In computing, an X terminal is a display/input terminal or thin client built to run an X server for the X Window System and display graphical applications whose programs normally execute on one or more remote host computers. Unlike a text-only terminal, an X terminal can show multiple applications in separate windows and accept keyboard and mouse input while communicating with several hosts over a network, typically Ethernet. X terminals enjoyed a period of popularity in the early 1990s when they offered a lower total cost of ownership alternative to a full Unix workstation.

Thin clients have somewhat supplanted X terminals in that they are equipped with added flash memory and software for communication with remote desktop protocols.

== Design ==
In the X Window model, the terminal itself runs the X server that controls the display, keyboard and pointing device, while application programs run as X clients on a host system and send drawing commands over the network. Because the X architecture separates the client application from the display server, an X terminal can present programs from multiple hosts on the same screen.

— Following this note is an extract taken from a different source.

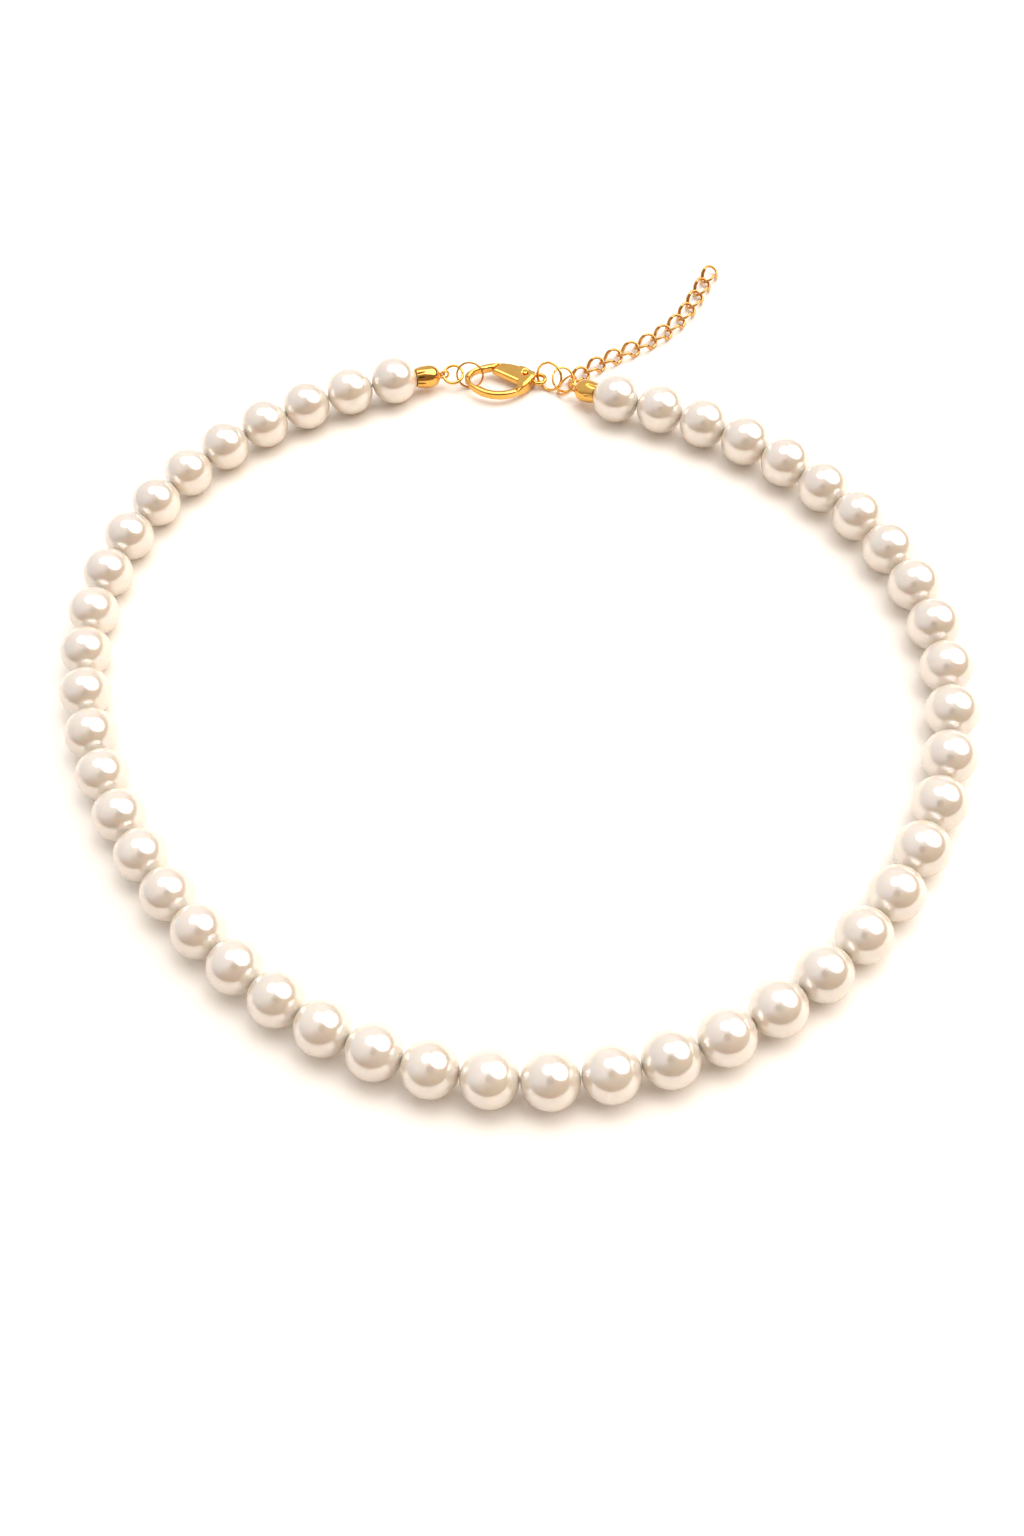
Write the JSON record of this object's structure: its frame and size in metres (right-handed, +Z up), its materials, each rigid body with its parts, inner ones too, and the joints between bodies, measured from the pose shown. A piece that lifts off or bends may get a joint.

Many X terminals were designed as closed systems rather than full workstations. Digital Equipment Corporation engineers wrote in 1991 that this reduced the amount of memory, storage and operating-system support required, allowing X terminals to be sold more cheaply than general-purpose X workstations. Even so, some models included built-in local software such as a window manager, configuration tools or an ANSI terminal emulator, allowing them to function in non-X environments or when no remote host was immediately available. Purpose-built units also tended to have little or no persistent local storage, keeping only firmware or small amounts of non-volatile memory for configuration data.

== Operation ==
Login and session setup were commonly handled through the X Display Manager Control Protocol (XDMCP). In direct mode, an X terminal contacted a specified login server when it booted, and the server displayed a login screen on the terminal. In indirect mode, the terminal contacted a login server, received a chooser screen, and let the user select from a list of available hosts. Oracle's documentation for the Solaris Common Desktop Environment also notes that older X terminals without XDMCP support could still be managed by listing them in the Xservers file on the login server.

== History ==
A 1991 Datapro survey described X terminals as a new class of graphics terminal that first appeared in 1988. The same survey reported that NCD held more than half of the world market by September 1990 and had shipped more than 29,000 X terminals to over 900 customers.

Vendors marketed X terminals as a lower-cost alternative to Unix workstations for users who mainly needed networked graphical sessions rather than fully local computing resources. Datapro wrote in 1991 that X terminals could provide windowing capability, high-resolution graphics and relatively fast processing for prices starting around US$1,500, compared with workstations that could cost more than US$10,000. Digital's VT1000 family, introduced in 1990, combined X Window support with up to six VT320 emulation windows and ROM-based software, illustrating the hybrid graphical and terminal-emulation role pursued by several vendors.

The market expanded rapidly in the early 1990s. A 1991 Computer Business Review report citing International Data Corporation estimated worldwide shipments at 63,000 units in 1990 and projected compound annual growth of about 60 percent over the next four years. By 1993, X terminals still accounted for 51 percent of the total X Window market, with 265,712 units shipped worldwide, although price competition had started to reduce revenue growth.

== Decline and legacy ==
During the mid-1990s, improved PC-based X servers began to compete directly with dedicated X terminals, and some customers shifted to personal computers that could serve as both desktops and X displays. Later thin clients absorbed much of the same role while adding local flash storage and support for remote desktop protocols beyond X11. Writing in 2005, Linux Journal said that dedicated X terminals had largely fallen out of fashion in the late 1990s because falling PC prices eroded their cost advantage.

Although dedicated hardware X terminals became uncommon, the underlying X11 model of separating application execution from display and input remained important in Unix and Unix-like network computing.

==Vendors==
In the early 1990s, several vendors introduced X terminals including HP, DEC (including the VT1000 series), IBM, Samsung, NCD, Gipsi, Tektronix, and Visual Technology.